**Stated task:** Below are the records. Restate word for word every line from the one that contains "What parts and" through the final line, both included.

**Data shown:**

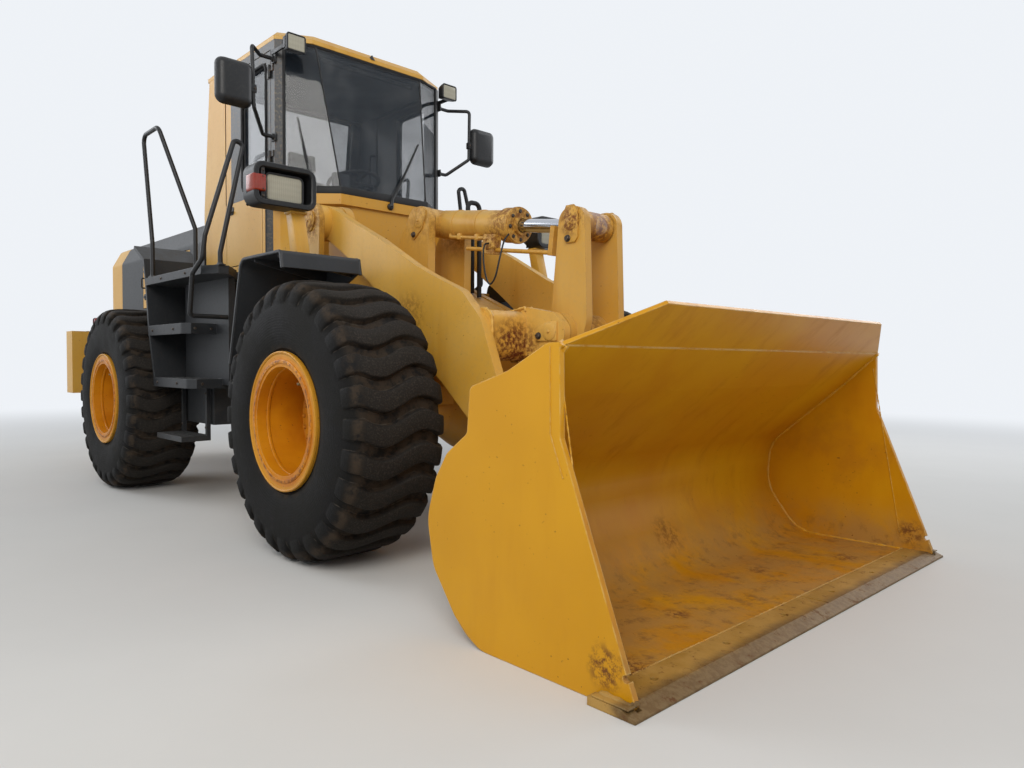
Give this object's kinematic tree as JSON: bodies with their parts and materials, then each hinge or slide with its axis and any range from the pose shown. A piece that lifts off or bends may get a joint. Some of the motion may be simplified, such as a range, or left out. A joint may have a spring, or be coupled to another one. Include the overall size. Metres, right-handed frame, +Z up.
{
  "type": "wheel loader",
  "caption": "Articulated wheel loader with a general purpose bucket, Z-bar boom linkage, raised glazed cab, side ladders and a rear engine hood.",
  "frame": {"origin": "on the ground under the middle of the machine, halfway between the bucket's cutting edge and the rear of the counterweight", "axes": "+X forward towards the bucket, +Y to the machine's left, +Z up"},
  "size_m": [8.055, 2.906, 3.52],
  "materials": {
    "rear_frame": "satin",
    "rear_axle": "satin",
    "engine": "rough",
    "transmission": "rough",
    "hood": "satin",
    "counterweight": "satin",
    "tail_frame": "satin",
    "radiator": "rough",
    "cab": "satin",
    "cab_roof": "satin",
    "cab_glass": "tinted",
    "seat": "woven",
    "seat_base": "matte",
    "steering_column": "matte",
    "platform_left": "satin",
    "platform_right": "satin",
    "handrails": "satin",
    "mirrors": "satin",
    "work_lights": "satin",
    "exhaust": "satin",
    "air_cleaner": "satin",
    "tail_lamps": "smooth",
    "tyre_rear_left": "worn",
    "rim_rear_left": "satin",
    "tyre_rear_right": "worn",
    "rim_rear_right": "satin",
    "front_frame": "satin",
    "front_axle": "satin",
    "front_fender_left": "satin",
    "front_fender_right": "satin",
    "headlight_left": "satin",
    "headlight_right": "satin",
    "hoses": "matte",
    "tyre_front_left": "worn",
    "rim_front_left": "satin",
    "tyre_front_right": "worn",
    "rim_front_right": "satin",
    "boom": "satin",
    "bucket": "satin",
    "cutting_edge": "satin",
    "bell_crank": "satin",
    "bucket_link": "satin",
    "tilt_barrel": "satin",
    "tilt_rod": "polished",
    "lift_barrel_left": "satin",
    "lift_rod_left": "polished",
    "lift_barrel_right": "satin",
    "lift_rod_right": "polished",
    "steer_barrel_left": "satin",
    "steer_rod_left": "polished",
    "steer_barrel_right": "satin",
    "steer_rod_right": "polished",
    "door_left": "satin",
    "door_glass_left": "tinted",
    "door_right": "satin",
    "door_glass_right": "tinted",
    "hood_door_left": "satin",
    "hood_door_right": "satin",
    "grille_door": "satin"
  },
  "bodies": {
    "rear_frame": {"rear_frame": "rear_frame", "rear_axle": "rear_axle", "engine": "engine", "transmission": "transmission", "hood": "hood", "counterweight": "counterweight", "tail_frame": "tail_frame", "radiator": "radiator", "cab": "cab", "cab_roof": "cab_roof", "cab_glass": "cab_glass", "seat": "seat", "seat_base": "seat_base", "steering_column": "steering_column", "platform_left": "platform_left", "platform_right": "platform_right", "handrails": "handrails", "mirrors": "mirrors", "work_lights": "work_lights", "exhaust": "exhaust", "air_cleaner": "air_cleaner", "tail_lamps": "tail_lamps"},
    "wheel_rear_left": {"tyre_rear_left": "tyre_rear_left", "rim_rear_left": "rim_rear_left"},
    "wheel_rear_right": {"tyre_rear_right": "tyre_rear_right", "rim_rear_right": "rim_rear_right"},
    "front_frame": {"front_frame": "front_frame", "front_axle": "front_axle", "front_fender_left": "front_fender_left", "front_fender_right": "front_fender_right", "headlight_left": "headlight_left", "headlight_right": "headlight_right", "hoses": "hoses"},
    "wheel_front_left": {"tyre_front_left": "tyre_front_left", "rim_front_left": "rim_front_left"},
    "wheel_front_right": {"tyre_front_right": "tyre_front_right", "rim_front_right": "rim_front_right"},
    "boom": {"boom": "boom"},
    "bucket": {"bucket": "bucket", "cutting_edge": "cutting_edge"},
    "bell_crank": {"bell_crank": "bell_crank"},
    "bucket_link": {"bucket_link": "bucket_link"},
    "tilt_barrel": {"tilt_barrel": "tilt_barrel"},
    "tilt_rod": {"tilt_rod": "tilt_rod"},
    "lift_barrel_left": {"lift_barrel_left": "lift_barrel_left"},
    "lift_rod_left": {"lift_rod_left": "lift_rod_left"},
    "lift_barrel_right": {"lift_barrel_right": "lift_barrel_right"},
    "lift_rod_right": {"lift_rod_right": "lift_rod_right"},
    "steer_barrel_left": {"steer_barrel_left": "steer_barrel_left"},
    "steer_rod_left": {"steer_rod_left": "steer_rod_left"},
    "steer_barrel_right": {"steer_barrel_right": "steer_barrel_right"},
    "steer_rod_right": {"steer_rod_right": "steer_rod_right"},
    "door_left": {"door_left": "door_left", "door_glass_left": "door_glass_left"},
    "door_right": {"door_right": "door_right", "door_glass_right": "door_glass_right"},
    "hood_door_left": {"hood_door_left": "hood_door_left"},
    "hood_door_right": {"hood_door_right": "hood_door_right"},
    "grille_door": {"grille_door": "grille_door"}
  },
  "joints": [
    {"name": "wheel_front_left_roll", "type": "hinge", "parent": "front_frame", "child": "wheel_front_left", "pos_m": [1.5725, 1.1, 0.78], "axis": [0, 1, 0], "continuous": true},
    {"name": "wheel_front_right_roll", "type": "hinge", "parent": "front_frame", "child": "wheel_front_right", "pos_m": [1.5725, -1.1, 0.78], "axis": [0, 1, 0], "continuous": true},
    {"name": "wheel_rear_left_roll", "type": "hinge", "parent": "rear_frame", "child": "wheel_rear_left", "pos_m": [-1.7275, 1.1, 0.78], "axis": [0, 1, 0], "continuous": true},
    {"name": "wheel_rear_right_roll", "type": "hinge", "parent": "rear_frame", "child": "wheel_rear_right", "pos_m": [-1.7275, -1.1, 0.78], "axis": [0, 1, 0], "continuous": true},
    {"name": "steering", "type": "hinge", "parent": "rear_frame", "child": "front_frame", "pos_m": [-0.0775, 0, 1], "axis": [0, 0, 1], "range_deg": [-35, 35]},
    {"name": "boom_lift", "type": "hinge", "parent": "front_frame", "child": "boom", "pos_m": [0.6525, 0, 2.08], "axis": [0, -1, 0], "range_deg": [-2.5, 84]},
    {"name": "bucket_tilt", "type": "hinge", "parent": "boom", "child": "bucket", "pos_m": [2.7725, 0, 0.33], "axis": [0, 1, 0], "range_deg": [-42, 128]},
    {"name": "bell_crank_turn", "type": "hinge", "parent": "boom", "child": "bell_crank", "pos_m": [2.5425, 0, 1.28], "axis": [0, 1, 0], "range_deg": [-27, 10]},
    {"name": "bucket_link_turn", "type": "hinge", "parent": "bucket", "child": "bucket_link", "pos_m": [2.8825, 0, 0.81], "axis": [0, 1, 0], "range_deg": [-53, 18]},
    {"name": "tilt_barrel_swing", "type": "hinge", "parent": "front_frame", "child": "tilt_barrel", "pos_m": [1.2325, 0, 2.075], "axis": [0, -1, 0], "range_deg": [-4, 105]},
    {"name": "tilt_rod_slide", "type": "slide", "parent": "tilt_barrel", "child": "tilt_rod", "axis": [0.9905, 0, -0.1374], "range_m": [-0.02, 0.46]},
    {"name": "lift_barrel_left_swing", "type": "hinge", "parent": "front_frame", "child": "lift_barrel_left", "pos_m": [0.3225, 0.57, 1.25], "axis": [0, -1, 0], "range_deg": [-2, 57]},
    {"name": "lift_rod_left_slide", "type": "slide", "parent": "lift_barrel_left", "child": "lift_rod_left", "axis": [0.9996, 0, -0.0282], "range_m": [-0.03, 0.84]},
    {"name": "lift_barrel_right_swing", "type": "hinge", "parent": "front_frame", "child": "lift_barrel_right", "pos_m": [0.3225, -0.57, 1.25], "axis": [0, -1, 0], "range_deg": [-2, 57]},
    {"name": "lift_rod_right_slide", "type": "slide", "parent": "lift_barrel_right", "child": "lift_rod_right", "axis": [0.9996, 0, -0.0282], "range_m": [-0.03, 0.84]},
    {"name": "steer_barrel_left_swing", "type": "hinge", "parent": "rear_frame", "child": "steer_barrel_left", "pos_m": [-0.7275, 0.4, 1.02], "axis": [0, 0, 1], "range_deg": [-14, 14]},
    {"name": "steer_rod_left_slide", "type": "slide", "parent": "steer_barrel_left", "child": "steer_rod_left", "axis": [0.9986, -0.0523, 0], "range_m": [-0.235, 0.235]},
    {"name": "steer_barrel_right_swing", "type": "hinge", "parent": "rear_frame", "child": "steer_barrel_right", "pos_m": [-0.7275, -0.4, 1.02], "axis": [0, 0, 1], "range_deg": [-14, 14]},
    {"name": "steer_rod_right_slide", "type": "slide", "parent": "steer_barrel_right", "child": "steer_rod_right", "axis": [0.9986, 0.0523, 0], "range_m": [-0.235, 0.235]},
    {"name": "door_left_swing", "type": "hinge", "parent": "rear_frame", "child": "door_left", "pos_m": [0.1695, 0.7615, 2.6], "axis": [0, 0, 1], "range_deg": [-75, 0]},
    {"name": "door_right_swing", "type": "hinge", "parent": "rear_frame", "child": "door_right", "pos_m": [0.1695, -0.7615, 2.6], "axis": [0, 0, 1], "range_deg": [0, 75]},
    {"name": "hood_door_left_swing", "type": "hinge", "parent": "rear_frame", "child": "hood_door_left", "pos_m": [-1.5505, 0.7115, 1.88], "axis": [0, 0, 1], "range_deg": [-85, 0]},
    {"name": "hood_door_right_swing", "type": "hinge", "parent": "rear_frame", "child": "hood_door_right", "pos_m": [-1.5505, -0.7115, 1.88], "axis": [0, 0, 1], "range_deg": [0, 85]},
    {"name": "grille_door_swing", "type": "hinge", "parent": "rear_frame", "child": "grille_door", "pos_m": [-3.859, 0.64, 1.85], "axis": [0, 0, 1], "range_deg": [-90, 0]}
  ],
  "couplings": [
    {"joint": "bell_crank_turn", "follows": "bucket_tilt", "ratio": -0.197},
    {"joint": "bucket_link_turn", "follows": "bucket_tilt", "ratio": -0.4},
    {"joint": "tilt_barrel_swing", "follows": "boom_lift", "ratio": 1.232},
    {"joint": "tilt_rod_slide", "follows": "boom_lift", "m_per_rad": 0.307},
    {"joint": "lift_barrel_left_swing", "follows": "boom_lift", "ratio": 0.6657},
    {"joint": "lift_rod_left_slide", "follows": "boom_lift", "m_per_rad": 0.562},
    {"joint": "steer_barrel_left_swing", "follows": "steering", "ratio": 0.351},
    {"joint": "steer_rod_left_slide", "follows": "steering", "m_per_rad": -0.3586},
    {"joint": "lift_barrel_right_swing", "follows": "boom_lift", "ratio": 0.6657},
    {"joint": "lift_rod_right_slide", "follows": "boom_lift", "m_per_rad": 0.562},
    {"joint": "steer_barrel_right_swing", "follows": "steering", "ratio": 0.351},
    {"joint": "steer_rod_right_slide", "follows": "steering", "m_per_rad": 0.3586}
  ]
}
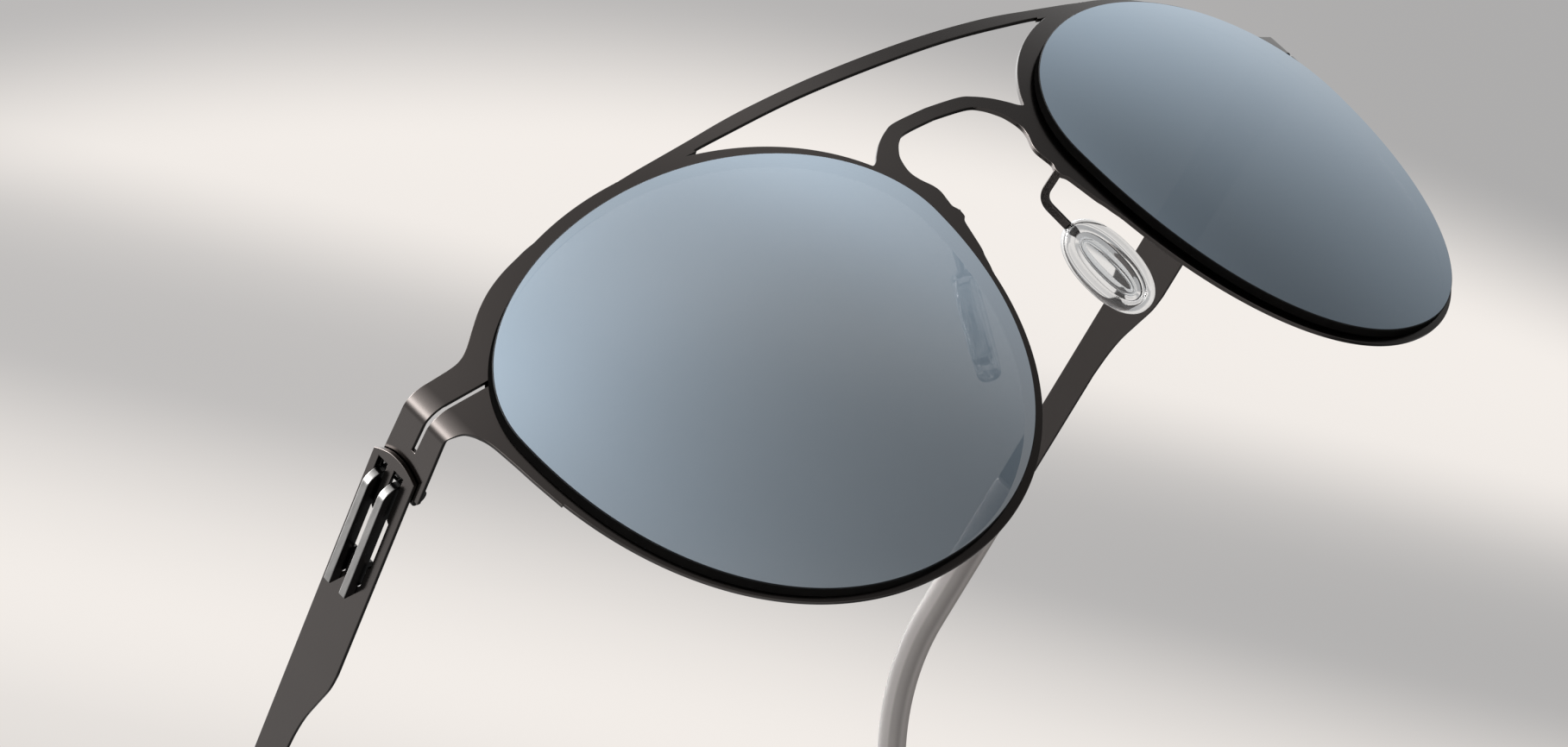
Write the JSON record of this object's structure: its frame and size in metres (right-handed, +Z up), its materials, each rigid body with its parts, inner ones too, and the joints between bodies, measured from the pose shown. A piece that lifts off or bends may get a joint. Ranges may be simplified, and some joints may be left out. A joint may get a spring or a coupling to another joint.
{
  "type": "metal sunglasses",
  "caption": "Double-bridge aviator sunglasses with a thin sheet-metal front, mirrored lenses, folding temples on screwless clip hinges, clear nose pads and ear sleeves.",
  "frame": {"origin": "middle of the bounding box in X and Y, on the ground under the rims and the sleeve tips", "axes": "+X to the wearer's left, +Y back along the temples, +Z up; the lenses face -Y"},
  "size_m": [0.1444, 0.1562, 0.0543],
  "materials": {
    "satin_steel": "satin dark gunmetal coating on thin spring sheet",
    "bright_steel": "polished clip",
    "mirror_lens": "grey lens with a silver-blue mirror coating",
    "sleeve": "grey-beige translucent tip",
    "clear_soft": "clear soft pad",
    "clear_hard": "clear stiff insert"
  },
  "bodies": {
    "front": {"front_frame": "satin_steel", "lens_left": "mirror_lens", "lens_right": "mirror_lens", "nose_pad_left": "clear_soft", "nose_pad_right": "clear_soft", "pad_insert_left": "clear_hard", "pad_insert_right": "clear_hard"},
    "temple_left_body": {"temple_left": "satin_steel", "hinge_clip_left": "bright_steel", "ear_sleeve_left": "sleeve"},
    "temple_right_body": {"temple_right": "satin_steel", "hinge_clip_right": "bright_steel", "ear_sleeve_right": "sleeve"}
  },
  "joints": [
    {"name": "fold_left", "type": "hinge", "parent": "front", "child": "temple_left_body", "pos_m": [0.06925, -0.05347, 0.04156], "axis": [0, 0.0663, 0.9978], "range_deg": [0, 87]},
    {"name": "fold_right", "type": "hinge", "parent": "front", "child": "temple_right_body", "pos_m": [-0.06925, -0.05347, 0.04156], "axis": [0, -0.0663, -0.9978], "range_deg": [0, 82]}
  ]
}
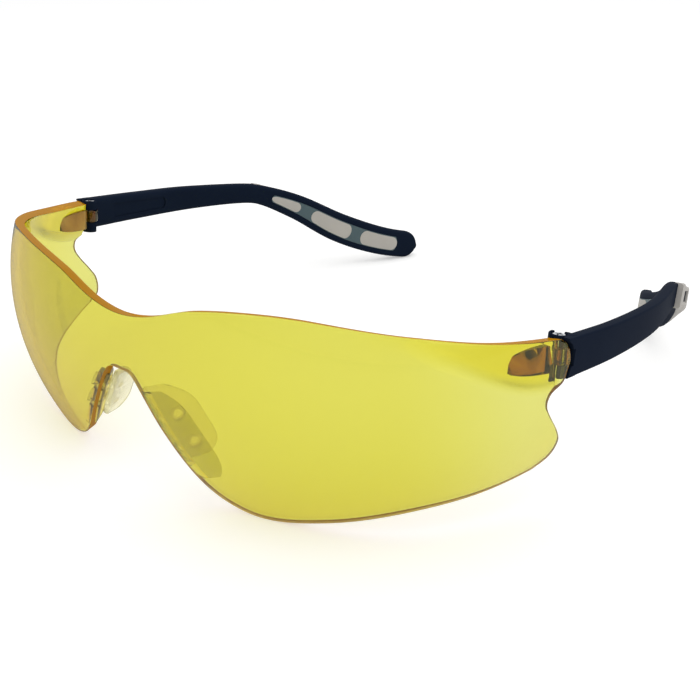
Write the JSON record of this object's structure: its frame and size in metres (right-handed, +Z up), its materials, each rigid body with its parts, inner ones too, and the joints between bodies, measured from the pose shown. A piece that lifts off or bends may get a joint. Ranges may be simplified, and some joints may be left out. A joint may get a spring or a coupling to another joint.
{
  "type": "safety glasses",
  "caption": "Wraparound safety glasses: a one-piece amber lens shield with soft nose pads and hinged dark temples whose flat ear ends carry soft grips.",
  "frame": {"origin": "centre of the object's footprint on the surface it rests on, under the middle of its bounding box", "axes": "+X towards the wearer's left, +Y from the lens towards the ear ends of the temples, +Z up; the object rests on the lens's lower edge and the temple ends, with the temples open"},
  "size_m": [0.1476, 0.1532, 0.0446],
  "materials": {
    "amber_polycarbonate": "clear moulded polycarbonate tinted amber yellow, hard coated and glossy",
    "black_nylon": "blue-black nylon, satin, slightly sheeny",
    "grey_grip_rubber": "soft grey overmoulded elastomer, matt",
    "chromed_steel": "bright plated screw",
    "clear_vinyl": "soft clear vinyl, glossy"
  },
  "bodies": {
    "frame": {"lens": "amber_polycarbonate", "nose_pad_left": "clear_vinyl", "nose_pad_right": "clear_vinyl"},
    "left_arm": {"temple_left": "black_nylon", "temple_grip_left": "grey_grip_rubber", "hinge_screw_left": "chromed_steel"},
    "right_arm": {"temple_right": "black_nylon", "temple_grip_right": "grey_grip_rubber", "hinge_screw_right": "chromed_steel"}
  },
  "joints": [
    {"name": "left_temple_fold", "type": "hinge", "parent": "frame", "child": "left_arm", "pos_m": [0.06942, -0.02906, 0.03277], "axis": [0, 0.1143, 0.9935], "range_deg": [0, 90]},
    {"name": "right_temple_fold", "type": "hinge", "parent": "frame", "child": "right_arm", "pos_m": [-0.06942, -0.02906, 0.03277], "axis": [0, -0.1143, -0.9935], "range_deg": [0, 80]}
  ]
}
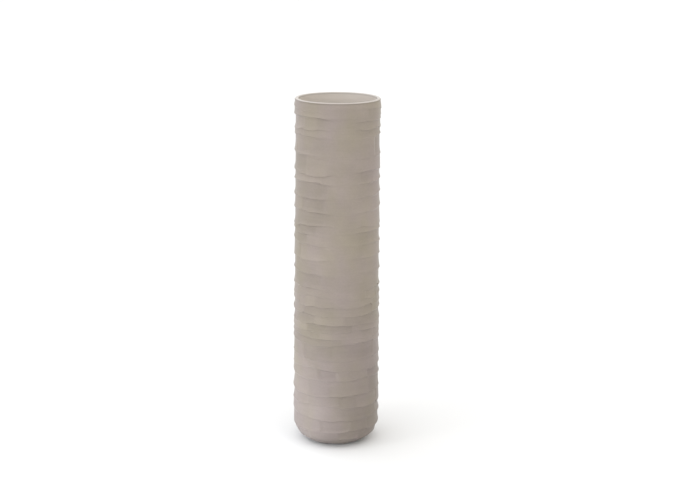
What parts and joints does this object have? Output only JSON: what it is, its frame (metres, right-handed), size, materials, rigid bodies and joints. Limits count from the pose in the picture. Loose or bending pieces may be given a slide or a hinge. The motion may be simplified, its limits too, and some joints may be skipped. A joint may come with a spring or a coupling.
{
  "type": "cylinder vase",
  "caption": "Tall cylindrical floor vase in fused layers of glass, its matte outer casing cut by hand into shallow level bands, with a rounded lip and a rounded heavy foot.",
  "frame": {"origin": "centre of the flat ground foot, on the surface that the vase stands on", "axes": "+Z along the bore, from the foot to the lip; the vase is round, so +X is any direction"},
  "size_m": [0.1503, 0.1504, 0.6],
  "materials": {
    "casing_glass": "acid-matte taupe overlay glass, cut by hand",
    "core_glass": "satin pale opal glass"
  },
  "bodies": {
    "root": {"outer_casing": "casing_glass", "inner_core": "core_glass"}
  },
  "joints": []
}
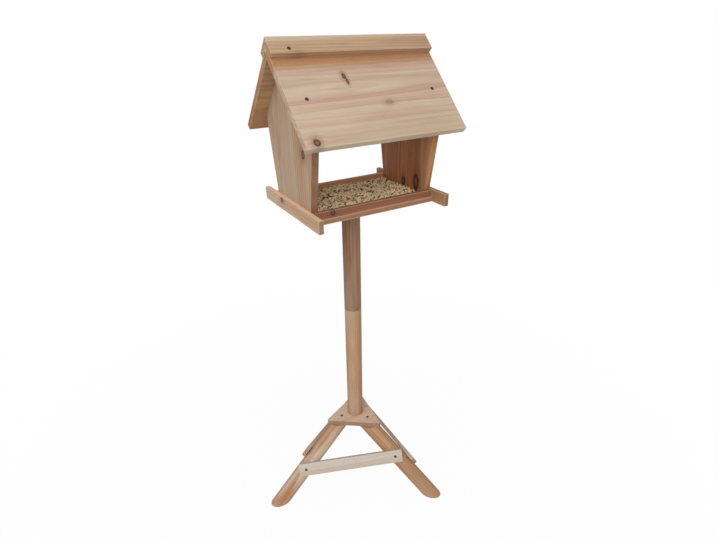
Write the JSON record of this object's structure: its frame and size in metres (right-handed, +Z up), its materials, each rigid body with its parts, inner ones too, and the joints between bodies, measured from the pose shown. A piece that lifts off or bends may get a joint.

**Exercise answer:**
What parts and joints does this object have? Output only JSON: what it is, its frame (metres, right-handed), size, materials, rigid bodies and joints. Limits count from the pose in the picture. Loose or bending pieces may be given a slide or a hinge. The motion may be simplified, its limits too, and some joints may be skipped. A joint may come with a spring or a coupling.
{
  "type": "cylinder vase",
  "caption": "Tall cylindrical floor vase in fused layers of glass, its matte outer casing cut by hand into shallow level bands, with a rounded lip and a rounded heavy foot.",
  "frame": {"origin": "centre of the flat ground foot, on the surface that the vase stands on", "axes": "+Z along the bore, from the foot to the lip; the vase is round, so +X is any direction"},
  "size_m": [0.1503, 0.1504, 0.6],
  "materials": {
    "casing_glass": "acid-matte taupe overlay glass, cut by hand",
    "core_glass": "satin pale opal glass"
  },
  "bodies": {
    "root": {"outer_casing": "casing_glass", "inner_core": "core_glass"}
  },
  "joints": []
}
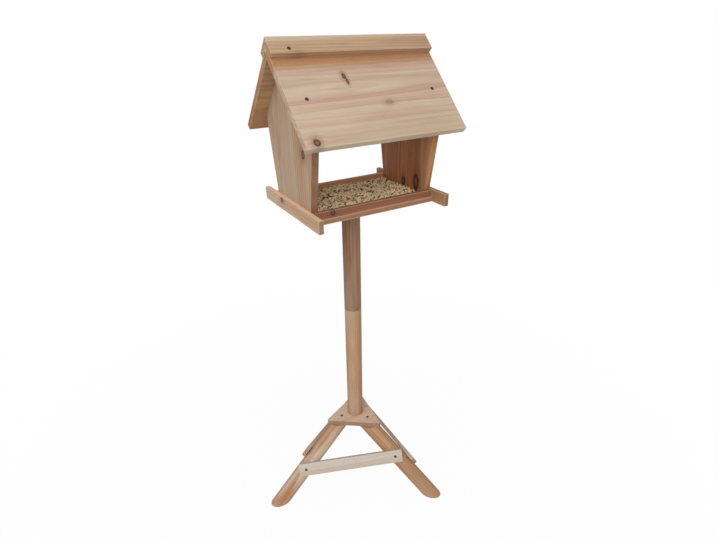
Write the JSON record of this object's structure: its frame and size in metres (right-handed, +Z up), its materials, each rigid body with its parts, inner ones too, and the joints between bodies, measured from the pose shown. A piece that lifts off or bends may get a joint.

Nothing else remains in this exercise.